## STATED TASK
Copy out exactly the lines from the first line of the material below through the line containing "from build123d import *", and nothing beyond them.

## RAW DATA
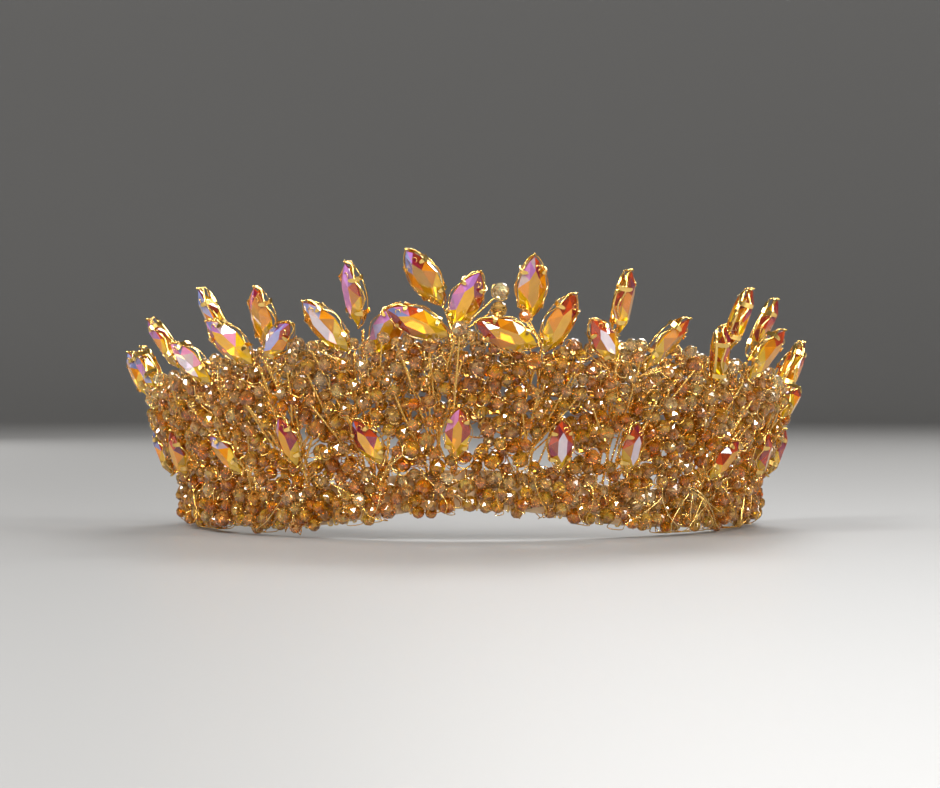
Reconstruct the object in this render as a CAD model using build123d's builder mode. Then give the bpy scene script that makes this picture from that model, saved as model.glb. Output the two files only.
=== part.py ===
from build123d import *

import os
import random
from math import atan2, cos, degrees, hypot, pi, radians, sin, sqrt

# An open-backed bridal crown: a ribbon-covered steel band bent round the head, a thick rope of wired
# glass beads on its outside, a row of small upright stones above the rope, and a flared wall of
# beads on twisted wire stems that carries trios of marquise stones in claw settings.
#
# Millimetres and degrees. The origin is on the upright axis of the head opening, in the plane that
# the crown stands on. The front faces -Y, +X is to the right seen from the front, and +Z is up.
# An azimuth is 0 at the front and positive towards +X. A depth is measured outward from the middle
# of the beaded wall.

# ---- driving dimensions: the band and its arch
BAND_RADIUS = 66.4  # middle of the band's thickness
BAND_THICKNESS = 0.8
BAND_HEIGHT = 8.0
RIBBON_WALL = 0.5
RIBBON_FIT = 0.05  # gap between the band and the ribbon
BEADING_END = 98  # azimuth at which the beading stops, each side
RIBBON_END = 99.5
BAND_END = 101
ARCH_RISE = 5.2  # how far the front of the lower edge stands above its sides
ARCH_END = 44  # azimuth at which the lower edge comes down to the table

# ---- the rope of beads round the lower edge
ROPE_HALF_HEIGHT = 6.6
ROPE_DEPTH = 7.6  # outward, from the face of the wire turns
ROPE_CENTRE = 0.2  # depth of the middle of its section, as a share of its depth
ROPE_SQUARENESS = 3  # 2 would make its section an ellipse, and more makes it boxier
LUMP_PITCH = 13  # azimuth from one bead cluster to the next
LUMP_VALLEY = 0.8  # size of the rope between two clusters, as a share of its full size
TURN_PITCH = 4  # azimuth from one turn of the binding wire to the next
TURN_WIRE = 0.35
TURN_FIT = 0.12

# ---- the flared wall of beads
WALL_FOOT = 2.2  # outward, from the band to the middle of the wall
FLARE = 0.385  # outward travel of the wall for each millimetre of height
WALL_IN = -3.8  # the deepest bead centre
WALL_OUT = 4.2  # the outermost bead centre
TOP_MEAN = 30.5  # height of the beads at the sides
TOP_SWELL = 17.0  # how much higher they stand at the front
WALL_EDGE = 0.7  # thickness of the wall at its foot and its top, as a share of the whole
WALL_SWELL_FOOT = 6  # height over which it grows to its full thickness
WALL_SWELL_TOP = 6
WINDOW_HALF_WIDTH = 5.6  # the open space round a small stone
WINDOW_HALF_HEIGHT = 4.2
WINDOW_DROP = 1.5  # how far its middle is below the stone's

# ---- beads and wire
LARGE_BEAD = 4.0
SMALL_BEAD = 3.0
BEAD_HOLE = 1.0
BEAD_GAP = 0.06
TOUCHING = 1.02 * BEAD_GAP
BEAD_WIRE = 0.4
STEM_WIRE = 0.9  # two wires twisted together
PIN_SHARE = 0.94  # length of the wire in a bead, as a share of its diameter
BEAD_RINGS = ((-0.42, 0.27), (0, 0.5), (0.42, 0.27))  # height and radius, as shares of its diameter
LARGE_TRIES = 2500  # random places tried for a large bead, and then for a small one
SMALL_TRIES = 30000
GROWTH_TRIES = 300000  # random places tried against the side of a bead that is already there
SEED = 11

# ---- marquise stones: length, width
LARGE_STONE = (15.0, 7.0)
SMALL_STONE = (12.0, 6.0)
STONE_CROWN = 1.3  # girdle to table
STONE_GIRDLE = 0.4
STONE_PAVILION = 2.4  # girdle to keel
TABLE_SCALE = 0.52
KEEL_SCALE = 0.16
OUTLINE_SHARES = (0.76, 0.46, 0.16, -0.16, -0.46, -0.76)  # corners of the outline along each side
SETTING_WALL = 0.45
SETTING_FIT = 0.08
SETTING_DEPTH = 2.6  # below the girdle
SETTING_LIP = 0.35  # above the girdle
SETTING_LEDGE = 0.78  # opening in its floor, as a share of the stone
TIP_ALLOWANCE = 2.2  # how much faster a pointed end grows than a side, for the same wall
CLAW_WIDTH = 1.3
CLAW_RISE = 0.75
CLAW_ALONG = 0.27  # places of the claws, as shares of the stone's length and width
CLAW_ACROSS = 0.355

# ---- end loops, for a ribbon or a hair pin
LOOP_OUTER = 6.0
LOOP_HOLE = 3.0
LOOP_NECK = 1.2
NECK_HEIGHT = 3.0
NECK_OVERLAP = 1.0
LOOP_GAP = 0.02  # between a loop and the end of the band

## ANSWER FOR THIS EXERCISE
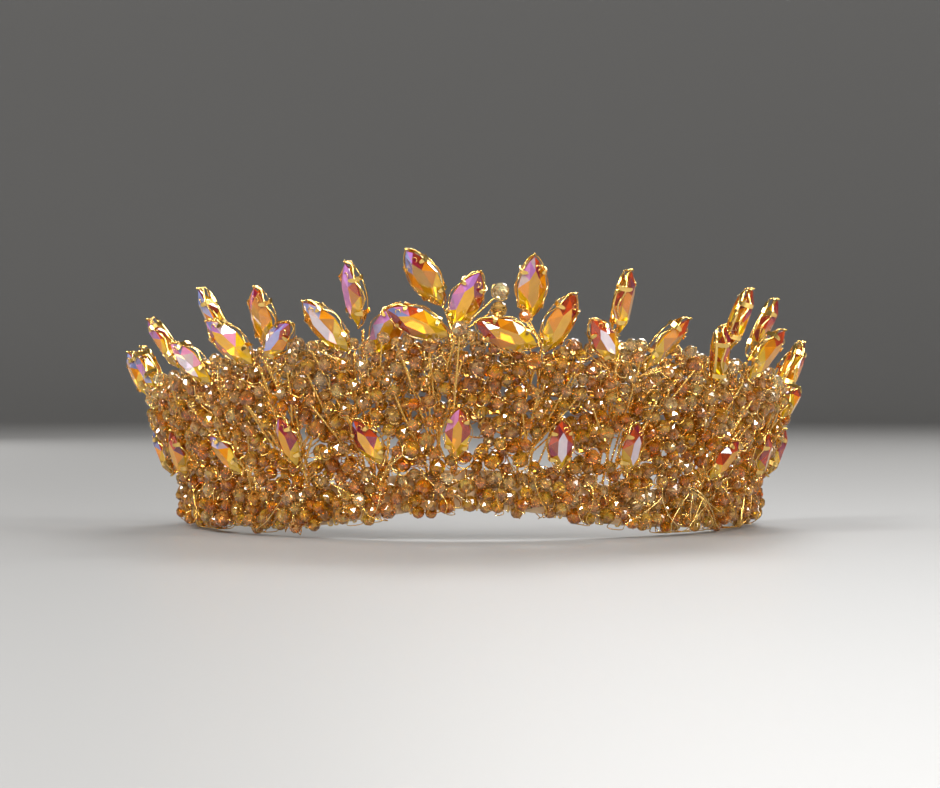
Reconstruct the object in this render as a CAD model using build123d's builder mode. Then give the bpy scene script that makes this picture from that model, saved as model.glb. Output the two files only.
=== part.py ===
from build123d import *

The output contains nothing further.